COLLECTED DATA
**********

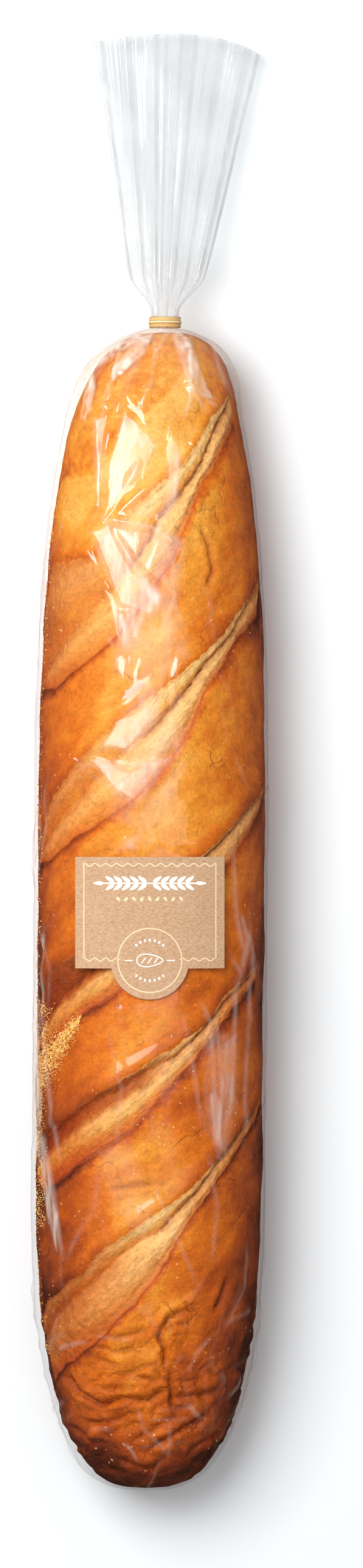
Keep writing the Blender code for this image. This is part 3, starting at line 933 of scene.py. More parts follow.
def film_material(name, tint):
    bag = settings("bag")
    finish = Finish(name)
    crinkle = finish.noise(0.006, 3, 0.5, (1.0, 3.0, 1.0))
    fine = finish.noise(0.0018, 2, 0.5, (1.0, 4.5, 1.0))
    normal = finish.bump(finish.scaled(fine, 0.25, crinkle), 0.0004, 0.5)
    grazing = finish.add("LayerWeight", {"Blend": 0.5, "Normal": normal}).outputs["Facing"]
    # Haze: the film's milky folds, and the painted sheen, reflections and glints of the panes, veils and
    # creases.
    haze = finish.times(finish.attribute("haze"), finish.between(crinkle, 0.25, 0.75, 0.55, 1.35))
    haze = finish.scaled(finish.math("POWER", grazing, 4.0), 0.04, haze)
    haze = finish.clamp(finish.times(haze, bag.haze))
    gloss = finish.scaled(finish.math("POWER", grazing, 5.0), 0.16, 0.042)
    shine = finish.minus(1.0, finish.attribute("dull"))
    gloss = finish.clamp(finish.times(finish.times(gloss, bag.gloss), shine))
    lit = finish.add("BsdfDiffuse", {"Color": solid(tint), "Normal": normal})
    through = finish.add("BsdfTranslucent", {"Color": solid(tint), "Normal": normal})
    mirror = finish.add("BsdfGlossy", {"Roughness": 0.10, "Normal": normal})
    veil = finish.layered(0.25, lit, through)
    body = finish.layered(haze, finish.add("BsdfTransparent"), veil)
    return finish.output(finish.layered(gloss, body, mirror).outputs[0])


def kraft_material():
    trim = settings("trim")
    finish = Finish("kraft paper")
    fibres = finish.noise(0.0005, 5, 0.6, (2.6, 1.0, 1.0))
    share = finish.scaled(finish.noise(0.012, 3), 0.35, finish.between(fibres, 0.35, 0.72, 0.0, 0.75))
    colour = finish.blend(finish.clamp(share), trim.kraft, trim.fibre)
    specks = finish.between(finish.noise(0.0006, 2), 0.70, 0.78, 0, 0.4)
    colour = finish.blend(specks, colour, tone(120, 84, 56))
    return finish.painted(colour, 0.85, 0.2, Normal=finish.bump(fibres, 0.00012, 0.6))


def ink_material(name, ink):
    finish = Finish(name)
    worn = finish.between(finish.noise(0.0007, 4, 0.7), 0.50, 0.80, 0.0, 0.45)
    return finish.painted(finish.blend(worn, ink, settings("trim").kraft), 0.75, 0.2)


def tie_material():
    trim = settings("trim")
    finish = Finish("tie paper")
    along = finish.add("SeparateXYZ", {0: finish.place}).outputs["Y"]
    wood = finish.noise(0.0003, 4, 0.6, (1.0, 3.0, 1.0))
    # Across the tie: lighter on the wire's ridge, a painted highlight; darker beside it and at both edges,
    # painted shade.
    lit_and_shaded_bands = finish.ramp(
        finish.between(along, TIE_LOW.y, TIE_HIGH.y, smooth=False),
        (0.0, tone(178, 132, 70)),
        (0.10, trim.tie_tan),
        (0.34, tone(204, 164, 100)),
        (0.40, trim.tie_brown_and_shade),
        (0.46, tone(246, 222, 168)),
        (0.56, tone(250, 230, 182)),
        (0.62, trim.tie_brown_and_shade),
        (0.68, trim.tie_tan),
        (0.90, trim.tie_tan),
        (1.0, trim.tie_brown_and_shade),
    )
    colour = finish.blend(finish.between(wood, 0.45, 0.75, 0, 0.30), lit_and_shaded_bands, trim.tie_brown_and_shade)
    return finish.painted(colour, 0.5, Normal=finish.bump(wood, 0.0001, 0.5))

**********

BRIEF
Nothing should be changed: write out all of the data as is.

SOLUTION BELOW
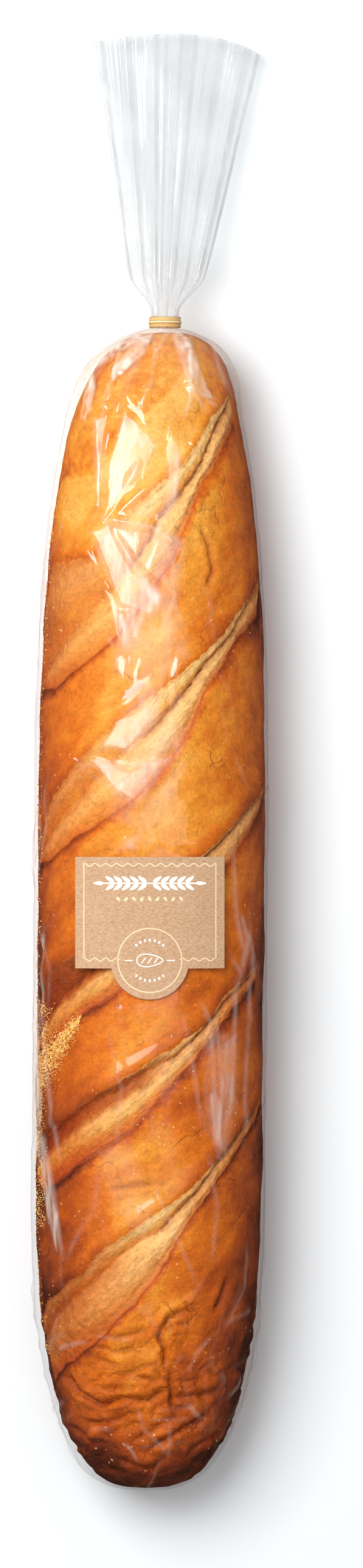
Keep writing the Blender code for this image. This is part 3, starting at line 933 of scene.py. More parts follow.
def film_material(name, tint):
    bag = settings("bag")
    finish = Finish(name)
    crinkle = finish.noise(0.006, 3, 0.5, (1.0, 3.0, 1.0))
    fine = finish.noise(0.0018, 2, 0.5, (1.0, 4.5, 1.0))
    normal = finish.bump(finish.scaled(fine, 0.25, crinkle), 0.0004, 0.5)
    grazing = finish.add("LayerWeight", {"Blend": 0.5, "Normal": normal}).outputs["Facing"]
    # Haze: the film's milky folds, and the painted sheen, reflections and glints of the panes, veils and
    # creases.
    haze = finish.times(finish.attribute("haze"), finish.between(crinkle, 0.25, 0.75, 0.55, 1.35))
    haze = finish.scaled(finish.math("POWER", grazing, 4.0), 0.04, haze)
    haze = finish.clamp(finish.times(haze, bag.haze))
    gloss = finish.scaled(finish.math("POWER", grazing, 5.0), 0.16, 0.042)
    shine = finish.minus(1.0, finish.attribute("dull"))
    gloss = finish.clamp(finish.times(finish.times(gloss, bag.gloss), shine))
    lit = finish.add("BsdfDiffuse", {"Color": solid(tint), "Normal": normal})
    through = finish.add("BsdfTranslucent", {"Color": solid(tint), "Normal": normal})
    mirror = finish.add("BsdfGlossy", {"Roughness": 0.10, "Normal": normal})
    veil = finish.layered(0.25, lit, through)
    body = finish.layered(haze, finish.add("BsdfTransparent"), veil)
    return finish.output(finish.layered(gloss, body, mirror).outputs[0])


def kraft_material():
    trim = settings("trim")
    finish = Finish("kraft paper")
    fibres = finish.noise(0.0005, 5, 0.6, (2.6, 1.0, 1.0))
    share = finish.scaled(finish.noise(0.012, 3), 0.35, finish.between(fibres, 0.35, 0.72, 0.0, 0.75))
    colour = finish.blend(finish.clamp(share), trim.kraft, trim.fibre)
    specks = finish.between(finish.noise(0.0006, 2), 0.70, 0.78, 0, 0.4)
    colour = finish.blend(specks, colour, tone(120, 84, 56))
    return finish.painted(colour, 0.85, 0.2, Normal=finish.bump(fibres, 0.00012, 0.6))


def ink_material(name, ink):
    finish = Finish(name)
    worn = finish.between(finish.noise(0.0007, 4, 0.7), 0.50, 0.80, 0.0, 0.45)
    return finish.painted(finish.blend(worn, ink, settings("trim").kraft), 0.75, 0.2)


def tie_material():
    trim = settings("trim")
    finish = Finish("tie paper")
    along = finish.add("SeparateXYZ", {0: finish.place}).outputs["Y"]
    wood = finish.noise(0.0003, 4, 0.6, (1.0, 3.0, 1.0))
    # Across the tie: lighter on the wire's ridge, a painted highlight; darker beside it and at both edges,
    # painted shade.
    lit_and_shaded_bands = finish.ramp(
        finish.between(along, TIE_LOW.y, TIE_HIGH.y, smooth=False),
        (0.0, tone(178, 132, 70)),
        (0.10, trim.tie_tan),
        (0.34, tone(204, 164, 100)),
        (0.40, trim.tie_brown_and_shade),
        (0.46, tone(246, 222, 168)),
        (0.56, tone(250, 230, 182)),
        (0.62, trim.tie_brown_and_shade),
        (0.68, trim.tie_tan),
        (0.90, trim.tie_tan),
        (1.0, trim.tie_brown_and_shade),
    )
    colour = finish.blend(finish.between(wood, 0.45, 0.75, 0, 0.30), lit_and_shaded_bands, trim.tie_brown_and_shade)
    return finish.painted(colour, 0.5, Normal=finish.bump(wood, 0.0001, 0.5))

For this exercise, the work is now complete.